The listing below is to be output in its exact form.
╭─ Stored data
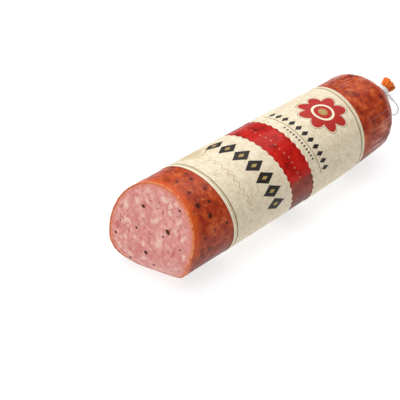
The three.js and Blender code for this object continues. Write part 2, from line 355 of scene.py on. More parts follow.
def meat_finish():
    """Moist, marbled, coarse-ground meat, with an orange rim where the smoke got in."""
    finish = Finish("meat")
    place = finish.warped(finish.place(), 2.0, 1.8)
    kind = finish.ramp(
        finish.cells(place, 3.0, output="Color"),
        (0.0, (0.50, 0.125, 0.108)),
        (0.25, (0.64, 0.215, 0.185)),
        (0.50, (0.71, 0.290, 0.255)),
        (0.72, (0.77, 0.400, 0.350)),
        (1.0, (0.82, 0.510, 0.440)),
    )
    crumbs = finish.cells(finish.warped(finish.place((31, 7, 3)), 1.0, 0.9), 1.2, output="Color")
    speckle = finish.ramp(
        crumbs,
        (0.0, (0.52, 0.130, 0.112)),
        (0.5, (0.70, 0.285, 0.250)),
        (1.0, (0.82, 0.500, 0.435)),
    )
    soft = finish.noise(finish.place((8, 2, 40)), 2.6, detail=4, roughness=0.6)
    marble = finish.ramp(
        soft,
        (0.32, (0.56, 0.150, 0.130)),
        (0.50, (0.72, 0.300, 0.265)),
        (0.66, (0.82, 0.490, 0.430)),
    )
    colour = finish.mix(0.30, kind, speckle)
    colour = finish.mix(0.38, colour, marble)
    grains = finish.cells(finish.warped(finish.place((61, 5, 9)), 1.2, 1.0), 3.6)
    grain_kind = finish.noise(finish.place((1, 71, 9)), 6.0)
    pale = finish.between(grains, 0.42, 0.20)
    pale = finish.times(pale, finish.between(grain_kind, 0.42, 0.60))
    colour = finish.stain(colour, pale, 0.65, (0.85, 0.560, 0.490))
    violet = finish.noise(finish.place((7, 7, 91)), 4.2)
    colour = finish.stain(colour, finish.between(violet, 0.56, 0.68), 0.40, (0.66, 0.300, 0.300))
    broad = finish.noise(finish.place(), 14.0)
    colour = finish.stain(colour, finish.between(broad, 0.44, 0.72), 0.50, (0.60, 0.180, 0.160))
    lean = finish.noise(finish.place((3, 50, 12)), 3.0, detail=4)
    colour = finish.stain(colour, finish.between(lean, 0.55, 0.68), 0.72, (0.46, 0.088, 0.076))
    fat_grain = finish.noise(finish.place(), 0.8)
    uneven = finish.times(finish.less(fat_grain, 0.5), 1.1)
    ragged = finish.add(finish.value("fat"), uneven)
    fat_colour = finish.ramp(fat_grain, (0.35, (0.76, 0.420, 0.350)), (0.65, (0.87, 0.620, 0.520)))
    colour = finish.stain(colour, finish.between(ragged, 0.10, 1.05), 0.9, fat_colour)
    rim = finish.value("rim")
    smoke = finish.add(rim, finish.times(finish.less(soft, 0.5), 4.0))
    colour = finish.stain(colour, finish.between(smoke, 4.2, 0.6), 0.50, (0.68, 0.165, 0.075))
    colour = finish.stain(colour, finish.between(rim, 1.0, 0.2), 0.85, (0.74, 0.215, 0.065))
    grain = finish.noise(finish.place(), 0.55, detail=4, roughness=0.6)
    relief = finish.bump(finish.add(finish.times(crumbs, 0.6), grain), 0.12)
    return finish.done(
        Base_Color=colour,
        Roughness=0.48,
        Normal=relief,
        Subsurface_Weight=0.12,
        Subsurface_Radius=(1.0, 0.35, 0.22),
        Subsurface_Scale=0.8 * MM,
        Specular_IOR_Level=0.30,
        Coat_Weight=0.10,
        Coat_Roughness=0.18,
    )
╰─
* Answer for the task:
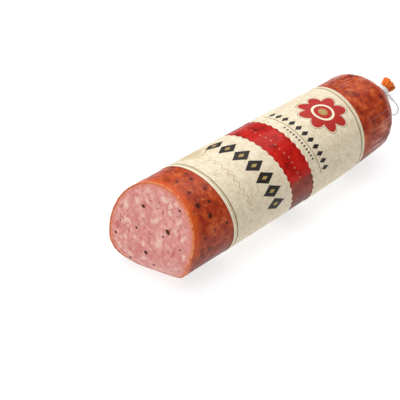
The three.js and Blender code for this object continues. Write part 2, from line 355 of scene.py on. More parts follow.
def meat_finish():
    """Moist, marbled, coarse-ground meat, with an orange rim where the smoke got in."""
    finish = Finish("meat")
    place = finish.warped(finish.place(), 2.0, 1.8)
    kind = finish.ramp(
        finish.cells(place, 3.0, output="Color"),
        (0.0, (0.50, 0.125, 0.108)),
        (0.25, (0.64, 0.215, 0.185)),
        (0.50, (0.71, 0.290, 0.255)),
        (0.72, (0.77, 0.400, 0.350)),
        (1.0, (0.82, 0.510, 0.440)),
    )
    crumbs = finish.cells(finish.warped(finish.place((31, 7, 3)), 1.0, 0.9), 1.2, output="Color")
    speckle = finish.ramp(
        crumbs,
        (0.0, (0.52, 0.130, 0.112)),
        (0.5, (0.70, 0.285, 0.250)),
        (1.0, (0.82, 0.500, 0.435)),
    )
    soft = finish.noise(finish.place((8, 2, 40)), 2.6, detail=4, roughness=0.6)
    marble = finish.ramp(
        soft,
        (0.32, (0.56, 0.150, 0.130)),
        (0.50, (0.72, 0.300, 0.265)),
        (0.66, (0.82, 0.490, 0.430)),
    )
    colour = finish.mix(0.30, kind, speckle)
    colour = finish.mix(0.38, colour, marble)
    grains = finish.cells(finish.warped(finish.place((61, 5, 9)), 1.2, 1.0), 3.6)
    grain_kind = finish.noise(finish.place((1, 71, 9)), 6.0)
    pale = finish.between(grains, 0.42, 0.20)
    pale = finish.times(pale, finish.between(grain_kind, 0.42, 0.60))
    colour = finish.stain(colour, pale, 0.65, (0.85, 0.560, 0.490))
    violet = finish.noise(finish.place((7, 7, 91)), 4.2)
    colour = finish.stain(colour, finish.between(violet, 0.56, 0.68), 0.40, (0.66, 0.300, 0.300))
    broad = finish.noise(finish.place(), 14.0)
    colour = finish.stain(colour, finish.between(broad, 0.44, 0.72), 0.50, (0.60, 0.180, 0.160))
    lean = finish.noise(finish.place((3, 50, 12)), 3.0, detail=4)
    colour = finish.stain(colour, finish.between(lean, 0.55, 0.68), 0.72, (0.46, 0.088, 0.076))
    fat_grain = finish.noise(finish.place(), 0.8)
    uneven = finish.times(finish.less(fat_grain, 0.5), 1.1)
    ragged = finish.add(finish.value("fat"), uneven)
    fat_colour = finish.ramp(fat_grain, (0.35, (0.76, 0.420, 0.350)), (0.65, (0.87, 0.620, 0.520)))
    colour = finish.stain(colour, finish.between(ragged, 0.10, 1.05), 0.9, fat_colour)
    rim = finish.value("rim")
    smoke = finish.add(rim, finish.times(finish.less(soft, 0.5), 4.0))
    colour = finish.stain(colour, finish.between(smoke, 4.2, 0.6), 0.50, (0.68, 0.165, 0.075))
    colour = finish.stain(colour, finish.between(rim, 1.0, 0.2), 0.85, (0.74, 0.215, 0.065))
    grain = finish.noise(finish.place(), 0.55, detail=4, roughness=0.6)
    relief = finish.bump(finish.add(finish.times(crumbs, 0.6), grain), 0.12)
    return finish.done(
        Base_Color=colour,
        Roughness=0.48,
        Normal=relief,
        Subsurface_Weight=0.12,
        Subsurface_Radius=(1.0, 0.35, 0.22),
        Subsurface_Scale=0.8 * MM,
        Specular_IOR_Level=0.30,
        Coat_Weight=0.10,
        Coat_Roughness=0.18,
    )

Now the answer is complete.